> **Problem to solve**
Give again, word for word, each line from the top of the listing through the line that holds "hose_length = sum((Vector(b)".

> **Data extract**
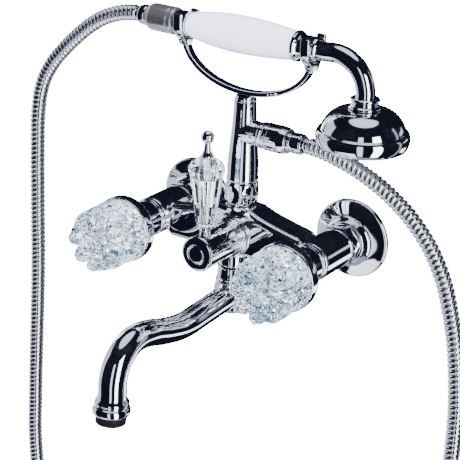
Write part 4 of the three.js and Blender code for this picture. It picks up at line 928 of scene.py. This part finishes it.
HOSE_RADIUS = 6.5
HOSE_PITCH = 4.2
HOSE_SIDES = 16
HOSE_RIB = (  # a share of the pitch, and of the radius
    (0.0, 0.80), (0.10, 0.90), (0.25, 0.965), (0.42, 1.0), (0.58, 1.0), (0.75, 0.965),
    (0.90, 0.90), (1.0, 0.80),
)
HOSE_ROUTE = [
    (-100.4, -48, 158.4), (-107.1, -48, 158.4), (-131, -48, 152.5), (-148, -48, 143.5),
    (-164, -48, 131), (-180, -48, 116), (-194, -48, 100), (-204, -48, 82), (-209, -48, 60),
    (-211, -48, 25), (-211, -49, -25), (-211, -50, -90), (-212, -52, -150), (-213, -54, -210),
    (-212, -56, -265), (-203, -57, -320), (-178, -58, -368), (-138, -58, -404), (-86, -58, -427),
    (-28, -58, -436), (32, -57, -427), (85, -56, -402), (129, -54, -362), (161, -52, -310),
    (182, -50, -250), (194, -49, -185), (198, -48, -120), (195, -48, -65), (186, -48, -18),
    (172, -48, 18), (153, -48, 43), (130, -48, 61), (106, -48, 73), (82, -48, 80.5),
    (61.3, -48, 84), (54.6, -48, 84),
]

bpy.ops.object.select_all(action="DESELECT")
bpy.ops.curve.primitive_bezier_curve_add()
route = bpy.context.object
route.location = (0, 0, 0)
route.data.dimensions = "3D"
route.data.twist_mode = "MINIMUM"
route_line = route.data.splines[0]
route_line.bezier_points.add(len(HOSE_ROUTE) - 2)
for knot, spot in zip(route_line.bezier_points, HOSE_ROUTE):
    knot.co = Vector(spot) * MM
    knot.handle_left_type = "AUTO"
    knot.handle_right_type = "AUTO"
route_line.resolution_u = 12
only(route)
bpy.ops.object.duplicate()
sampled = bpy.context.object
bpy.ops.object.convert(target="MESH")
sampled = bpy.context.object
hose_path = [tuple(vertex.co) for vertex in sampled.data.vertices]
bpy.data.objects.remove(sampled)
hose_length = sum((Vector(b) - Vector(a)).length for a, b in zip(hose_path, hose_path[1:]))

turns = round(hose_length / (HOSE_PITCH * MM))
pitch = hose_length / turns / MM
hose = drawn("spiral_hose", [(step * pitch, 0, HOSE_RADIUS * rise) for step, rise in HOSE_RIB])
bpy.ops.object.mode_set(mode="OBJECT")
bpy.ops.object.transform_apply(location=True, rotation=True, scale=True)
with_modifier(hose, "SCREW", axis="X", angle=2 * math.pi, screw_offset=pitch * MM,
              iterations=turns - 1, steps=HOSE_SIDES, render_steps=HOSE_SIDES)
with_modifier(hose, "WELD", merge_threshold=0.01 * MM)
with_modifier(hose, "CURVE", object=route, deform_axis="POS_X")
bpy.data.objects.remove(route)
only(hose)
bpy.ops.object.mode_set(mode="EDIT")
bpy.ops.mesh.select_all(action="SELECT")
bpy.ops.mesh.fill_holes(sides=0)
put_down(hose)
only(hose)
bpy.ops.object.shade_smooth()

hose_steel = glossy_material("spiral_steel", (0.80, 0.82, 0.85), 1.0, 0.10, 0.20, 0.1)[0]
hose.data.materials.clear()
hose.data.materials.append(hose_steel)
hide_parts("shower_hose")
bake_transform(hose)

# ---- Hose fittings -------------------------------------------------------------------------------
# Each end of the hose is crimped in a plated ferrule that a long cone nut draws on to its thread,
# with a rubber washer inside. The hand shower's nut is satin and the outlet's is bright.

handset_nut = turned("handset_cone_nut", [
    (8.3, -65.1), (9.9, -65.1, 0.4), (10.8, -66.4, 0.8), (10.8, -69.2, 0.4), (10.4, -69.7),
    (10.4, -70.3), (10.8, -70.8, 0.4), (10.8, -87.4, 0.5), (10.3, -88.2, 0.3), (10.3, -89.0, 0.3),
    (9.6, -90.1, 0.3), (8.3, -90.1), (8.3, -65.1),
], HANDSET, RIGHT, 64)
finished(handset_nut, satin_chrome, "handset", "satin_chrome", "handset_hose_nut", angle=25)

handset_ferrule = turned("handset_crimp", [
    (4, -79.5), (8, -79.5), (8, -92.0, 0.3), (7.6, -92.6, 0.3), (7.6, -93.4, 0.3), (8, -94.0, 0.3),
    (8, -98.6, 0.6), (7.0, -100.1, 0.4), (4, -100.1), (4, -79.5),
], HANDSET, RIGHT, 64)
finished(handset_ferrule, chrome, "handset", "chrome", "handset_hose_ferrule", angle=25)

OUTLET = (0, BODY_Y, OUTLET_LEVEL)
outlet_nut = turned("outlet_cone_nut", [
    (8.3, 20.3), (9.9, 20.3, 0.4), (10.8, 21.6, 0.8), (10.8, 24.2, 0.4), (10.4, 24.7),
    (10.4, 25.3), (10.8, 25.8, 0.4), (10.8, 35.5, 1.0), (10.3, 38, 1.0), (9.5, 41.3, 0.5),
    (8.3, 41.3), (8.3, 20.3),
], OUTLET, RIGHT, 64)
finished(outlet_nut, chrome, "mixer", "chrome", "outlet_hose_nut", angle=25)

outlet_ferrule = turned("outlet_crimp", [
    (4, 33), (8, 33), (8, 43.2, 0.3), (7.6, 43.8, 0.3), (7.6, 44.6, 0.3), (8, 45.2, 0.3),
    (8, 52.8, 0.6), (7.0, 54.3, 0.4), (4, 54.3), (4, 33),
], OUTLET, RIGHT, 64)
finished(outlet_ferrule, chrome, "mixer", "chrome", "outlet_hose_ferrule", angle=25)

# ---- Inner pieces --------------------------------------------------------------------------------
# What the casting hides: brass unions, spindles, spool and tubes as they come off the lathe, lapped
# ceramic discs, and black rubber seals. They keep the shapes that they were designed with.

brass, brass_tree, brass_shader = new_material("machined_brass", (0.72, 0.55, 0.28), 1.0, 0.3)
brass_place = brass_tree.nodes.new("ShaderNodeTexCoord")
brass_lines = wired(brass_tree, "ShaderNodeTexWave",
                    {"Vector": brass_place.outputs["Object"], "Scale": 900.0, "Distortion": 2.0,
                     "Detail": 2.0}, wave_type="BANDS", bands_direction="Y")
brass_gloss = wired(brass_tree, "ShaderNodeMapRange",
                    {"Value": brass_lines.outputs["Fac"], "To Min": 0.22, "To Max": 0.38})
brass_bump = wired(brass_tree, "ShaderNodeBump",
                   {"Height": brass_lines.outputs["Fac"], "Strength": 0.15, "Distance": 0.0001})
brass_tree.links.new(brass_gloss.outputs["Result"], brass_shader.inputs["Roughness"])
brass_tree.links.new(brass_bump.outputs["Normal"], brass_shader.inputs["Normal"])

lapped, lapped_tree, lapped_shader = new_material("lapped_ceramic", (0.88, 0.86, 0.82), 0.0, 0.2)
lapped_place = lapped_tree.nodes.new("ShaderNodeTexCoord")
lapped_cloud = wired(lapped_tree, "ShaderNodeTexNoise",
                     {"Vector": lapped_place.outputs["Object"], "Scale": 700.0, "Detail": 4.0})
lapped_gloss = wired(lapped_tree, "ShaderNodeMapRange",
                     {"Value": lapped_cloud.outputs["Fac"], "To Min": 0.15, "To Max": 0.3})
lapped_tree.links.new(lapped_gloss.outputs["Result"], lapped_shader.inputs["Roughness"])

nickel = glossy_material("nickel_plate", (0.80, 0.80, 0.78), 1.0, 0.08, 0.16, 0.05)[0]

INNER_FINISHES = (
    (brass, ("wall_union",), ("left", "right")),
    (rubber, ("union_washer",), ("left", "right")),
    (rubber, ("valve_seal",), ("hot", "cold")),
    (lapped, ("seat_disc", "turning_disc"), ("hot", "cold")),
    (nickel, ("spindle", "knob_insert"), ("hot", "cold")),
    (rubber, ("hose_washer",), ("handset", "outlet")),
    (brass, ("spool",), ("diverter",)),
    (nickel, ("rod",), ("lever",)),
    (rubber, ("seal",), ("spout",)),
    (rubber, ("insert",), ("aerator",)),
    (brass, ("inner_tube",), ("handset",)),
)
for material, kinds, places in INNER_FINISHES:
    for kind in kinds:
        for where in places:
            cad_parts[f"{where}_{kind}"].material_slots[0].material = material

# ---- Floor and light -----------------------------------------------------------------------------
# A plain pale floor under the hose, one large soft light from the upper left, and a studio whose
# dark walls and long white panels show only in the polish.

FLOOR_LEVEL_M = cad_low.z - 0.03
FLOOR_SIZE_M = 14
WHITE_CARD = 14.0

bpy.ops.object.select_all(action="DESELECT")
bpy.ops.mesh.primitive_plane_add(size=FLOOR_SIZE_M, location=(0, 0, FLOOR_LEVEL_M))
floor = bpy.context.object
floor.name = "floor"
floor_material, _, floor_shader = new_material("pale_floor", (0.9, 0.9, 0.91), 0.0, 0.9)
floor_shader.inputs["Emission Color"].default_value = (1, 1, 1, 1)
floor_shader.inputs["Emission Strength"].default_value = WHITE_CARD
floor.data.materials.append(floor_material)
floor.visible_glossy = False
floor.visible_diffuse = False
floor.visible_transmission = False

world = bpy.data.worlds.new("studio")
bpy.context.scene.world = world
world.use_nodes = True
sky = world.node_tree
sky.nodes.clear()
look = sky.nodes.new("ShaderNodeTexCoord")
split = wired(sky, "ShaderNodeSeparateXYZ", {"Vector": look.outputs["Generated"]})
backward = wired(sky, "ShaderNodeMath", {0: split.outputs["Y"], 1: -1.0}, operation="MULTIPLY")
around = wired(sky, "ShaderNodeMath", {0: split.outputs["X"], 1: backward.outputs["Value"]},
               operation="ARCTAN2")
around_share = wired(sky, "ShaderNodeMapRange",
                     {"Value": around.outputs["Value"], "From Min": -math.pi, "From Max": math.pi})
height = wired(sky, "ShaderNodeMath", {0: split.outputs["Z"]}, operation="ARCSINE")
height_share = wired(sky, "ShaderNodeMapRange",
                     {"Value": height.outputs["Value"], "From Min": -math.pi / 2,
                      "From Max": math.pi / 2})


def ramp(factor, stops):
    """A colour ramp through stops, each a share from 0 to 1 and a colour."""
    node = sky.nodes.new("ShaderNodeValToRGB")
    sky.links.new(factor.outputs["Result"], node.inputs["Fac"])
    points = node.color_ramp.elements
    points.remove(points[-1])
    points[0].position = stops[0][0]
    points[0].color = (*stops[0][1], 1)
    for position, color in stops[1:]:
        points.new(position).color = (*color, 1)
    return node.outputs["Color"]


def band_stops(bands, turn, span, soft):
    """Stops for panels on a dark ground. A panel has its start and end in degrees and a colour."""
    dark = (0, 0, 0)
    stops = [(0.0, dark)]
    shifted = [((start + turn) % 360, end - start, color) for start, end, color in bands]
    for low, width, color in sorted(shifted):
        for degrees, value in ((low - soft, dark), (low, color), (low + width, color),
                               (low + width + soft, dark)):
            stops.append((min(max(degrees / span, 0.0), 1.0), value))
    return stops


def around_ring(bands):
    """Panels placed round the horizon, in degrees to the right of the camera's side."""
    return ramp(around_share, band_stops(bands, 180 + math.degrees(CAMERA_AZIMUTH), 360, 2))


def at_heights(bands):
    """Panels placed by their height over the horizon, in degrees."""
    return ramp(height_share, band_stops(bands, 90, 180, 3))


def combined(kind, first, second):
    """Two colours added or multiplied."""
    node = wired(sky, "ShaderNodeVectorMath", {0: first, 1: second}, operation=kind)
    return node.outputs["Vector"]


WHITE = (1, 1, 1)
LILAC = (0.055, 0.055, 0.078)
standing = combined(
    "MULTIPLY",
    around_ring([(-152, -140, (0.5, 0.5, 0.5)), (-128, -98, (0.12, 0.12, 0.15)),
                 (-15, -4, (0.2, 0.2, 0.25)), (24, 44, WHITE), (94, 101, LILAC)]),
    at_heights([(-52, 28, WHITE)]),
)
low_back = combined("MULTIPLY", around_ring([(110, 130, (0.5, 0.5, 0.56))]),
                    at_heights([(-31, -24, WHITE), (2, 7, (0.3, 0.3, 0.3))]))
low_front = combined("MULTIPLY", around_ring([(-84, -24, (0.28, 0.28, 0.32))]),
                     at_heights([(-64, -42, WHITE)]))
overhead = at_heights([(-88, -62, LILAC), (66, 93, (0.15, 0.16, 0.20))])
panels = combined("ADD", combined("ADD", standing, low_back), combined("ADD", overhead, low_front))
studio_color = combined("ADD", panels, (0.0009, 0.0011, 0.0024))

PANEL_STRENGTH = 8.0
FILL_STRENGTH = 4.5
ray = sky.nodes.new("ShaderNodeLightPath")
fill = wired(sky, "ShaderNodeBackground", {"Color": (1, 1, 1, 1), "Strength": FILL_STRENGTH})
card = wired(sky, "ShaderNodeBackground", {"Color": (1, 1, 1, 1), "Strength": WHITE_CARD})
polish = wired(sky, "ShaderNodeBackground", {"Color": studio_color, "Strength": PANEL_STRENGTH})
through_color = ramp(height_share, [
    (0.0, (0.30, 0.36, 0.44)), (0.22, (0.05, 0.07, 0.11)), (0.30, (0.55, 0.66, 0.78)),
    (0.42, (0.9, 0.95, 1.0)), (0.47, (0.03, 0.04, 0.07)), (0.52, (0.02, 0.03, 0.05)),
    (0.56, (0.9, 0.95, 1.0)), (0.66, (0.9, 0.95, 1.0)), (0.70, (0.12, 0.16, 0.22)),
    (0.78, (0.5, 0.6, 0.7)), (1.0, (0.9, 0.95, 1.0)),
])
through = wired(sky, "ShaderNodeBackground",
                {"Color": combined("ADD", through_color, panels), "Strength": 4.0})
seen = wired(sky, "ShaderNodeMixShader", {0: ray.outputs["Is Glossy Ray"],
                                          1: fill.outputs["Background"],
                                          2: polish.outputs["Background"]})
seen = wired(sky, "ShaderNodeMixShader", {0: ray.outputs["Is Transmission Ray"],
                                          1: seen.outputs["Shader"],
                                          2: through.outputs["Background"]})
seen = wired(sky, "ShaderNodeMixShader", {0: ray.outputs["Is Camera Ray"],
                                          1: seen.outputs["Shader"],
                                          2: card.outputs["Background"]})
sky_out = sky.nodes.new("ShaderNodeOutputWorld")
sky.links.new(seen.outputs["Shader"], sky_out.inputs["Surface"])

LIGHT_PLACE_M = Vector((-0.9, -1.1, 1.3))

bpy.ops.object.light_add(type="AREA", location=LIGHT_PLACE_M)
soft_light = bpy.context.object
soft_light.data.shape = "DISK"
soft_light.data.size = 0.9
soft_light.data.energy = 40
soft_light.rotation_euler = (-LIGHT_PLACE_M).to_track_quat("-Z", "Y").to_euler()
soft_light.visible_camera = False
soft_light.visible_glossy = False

> **Exercise solution**
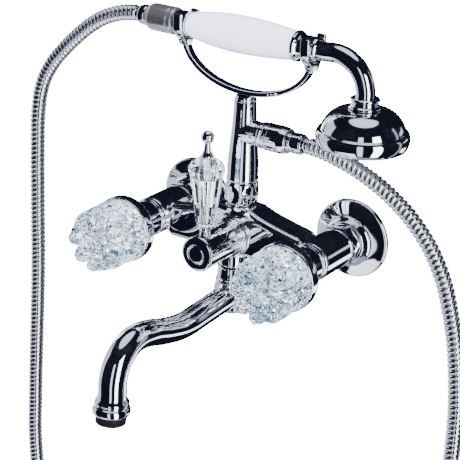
Write part 4 of the three.js and Blender code for this picture. It picks up at line 928 of scene.py. This part finishes it.
HOSE_RADIUS = 6.5
HOSE_PITCH = 4.2
HOSE_SIDES = 16
HOSE_RIB = (  # a share of the pitch, and of the radius
    (0.0, 0.80), (0.10, 0.90), (0.25, 0.965), (0.42, 1.0), (0.58, 1.0), (0.75, 0.965),
    (0.90, 0.90), (1.0, 0.80),
)
HOSE_ROUTE = [
    (-100.4, -48, 158.4), (-107.1, -48, 158.4), (-131, -48, 152.5), (-148, -48, 143.5),
    (-164, -48, 131), (-180, -48, 116), (-194, -48, 100), (-204, -48, 82), (-209, -48, 60),
    (-211, -48, 25), (-211, -49, -25), (-211, -50, -90), (-212, -52, -150), (-213, -54, -210),
    (-212, -56, -265), (-203, -57, -320), (-178, -58, -368), (-138, -58, -404), (-86, -58, -427),
    (-28, -58, -436), (32, -57, -427), (85, -56, -402), (129, -54, -362), (161, -52, -310),
    (182, -50, -250), (194, -49, -185), (198, -48, -120), (195, -48, -65), (186, -48, -18),
    (172, -48, 18), (153, -48, 43), (130, -48, 61), (106, -48, 73), (82, -48, 80.5),
    (61.3, -48, 84), (54.6, -48, 84),
]

bpy.ops.object.select_all(action="DESELECT")
bpy.ops.curve.primitive_bezier_curve_add()
route = bpy.context.object
route.location = (0, 0, 0)
route.data.dimensions = "3D"
route.data.twist_mode = "MINIMUM"
route_line = route.data.splines[0]
route_line.bezier_points.add(len(HOSE_ROUTE) - 2)
for knot, spot in zip(route_line.bezier_points, HOSE_ROUTE):
    knot.co = Vector(spot) * MM
    knot.handle_left_type = "AUTO"
    knot.handle_right_type = "AUTO"
route_line.resolution_u = 12
only(route)
bpy.ops.object.duplicate()
sampled = bpy.context.object
bpy.ops.object.convert(target="MESH")
sampled = bpy.context.object
hose_path = [tuple(vertex.co) for vertex in sampled.data.vertices]
bpy.data.objects.remove(sampled)
hose_length = sum((Vector(b) - Vector(a)).length for a, b in zip(hose_path, hose_path[1:]))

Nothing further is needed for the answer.